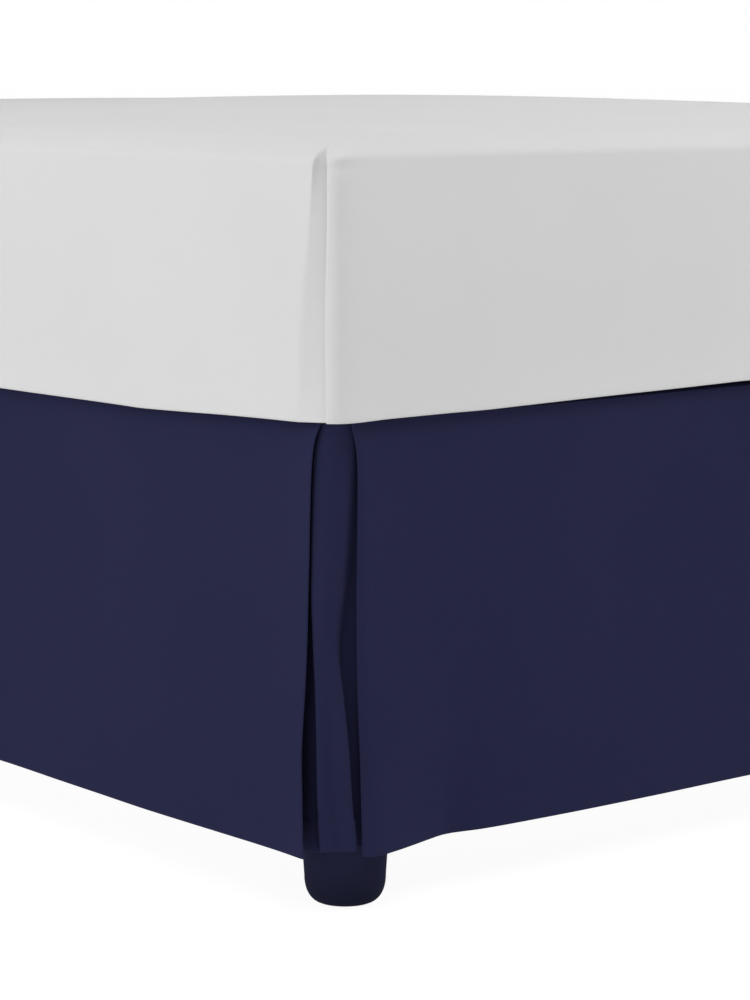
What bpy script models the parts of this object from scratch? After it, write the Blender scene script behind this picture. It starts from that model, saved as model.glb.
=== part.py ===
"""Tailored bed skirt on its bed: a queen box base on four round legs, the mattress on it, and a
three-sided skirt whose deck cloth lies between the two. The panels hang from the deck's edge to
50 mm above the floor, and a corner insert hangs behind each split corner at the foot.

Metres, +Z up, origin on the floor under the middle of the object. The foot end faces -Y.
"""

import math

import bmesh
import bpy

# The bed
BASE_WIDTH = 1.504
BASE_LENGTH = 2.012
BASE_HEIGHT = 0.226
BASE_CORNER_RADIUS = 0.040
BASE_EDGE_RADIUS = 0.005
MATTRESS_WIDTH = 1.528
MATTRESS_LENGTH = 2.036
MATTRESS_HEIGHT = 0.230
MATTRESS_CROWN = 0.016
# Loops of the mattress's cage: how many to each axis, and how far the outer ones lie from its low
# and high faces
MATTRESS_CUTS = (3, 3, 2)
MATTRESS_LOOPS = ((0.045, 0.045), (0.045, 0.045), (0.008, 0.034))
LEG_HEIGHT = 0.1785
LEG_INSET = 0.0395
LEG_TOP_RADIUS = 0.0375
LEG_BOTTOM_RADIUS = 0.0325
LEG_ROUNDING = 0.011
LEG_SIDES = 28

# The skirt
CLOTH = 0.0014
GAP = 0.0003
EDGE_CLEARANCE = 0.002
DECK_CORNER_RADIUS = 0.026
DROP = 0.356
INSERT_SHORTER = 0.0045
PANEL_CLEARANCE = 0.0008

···

GIVEN REQUEST → Repeat the material above in full, exactly as it stands.

EXPECTED ANSWER →
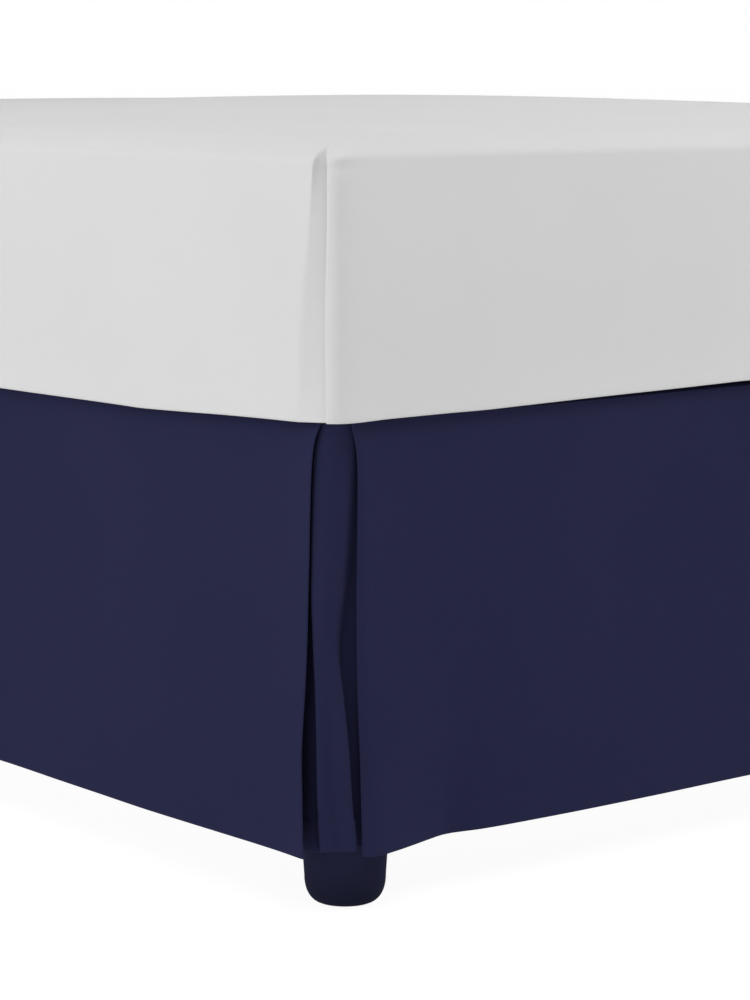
What bpy script models the parts of this object from scratch? After it, write the Blender scene script behind this picture. It starts from that model, saved as model.glb.
=== part.py ===
"""Tailored bed skirt on its bed: a queen box base on four round legs, the mattress on it, and a
three-sided skirt whose deck cloth lies between the two. The panels hang from the deck's edge to
50 mm above the floor, and a corner insert hangs behind each split corner at the foot.

Metres, +Z up, origin on the floor under the middle of the object. The foot end faces -Y.
"""

import math

import bmesh
import bpy

# The bed
BASE_WIDTH = 1.504
BASE_LENGTH = 2.012
BASE_HEIGHT = 0.226
BASE_CORNER_RADIUS = 0.040
BASE_EDGE_RADIUS = 0.005
MATTRESS_WIDTH = 1.528
MATTRESS_LENGTH = 2.036
MATTRESS_HEIGHT = 0.230
MATTRESS_CROWN = 0.016
# Loops of the mattress's cage: how many to each axis, and how far the outer ones lie from its low
# and high faces
MATTRESS_CUTS = (3, 3, 2)
MATTRESS_LOOPS = ((0.045, 0.045), (0.045, 0.045), (0.008, 0.034))
LEG_HEIGHT = 0.1785
LEG_INSET = 0.0395
LEG_TOP_RADIUS = 0.0375
LEG_BOTTOM_RADIUS = 0.0325
LEG_ROUNDING = 0.011
LEG_SIDES = 28

# The skirt
CLOTH = 0.0014
GAP = 0.0003
EDGE_CLEARANCE = 0.002
DECK_CORNER_RADIUS = 0.026
DROP = 0.356
INSERT_SHORTER = 0.0045
PANEL_CLEARANCE = 0.0008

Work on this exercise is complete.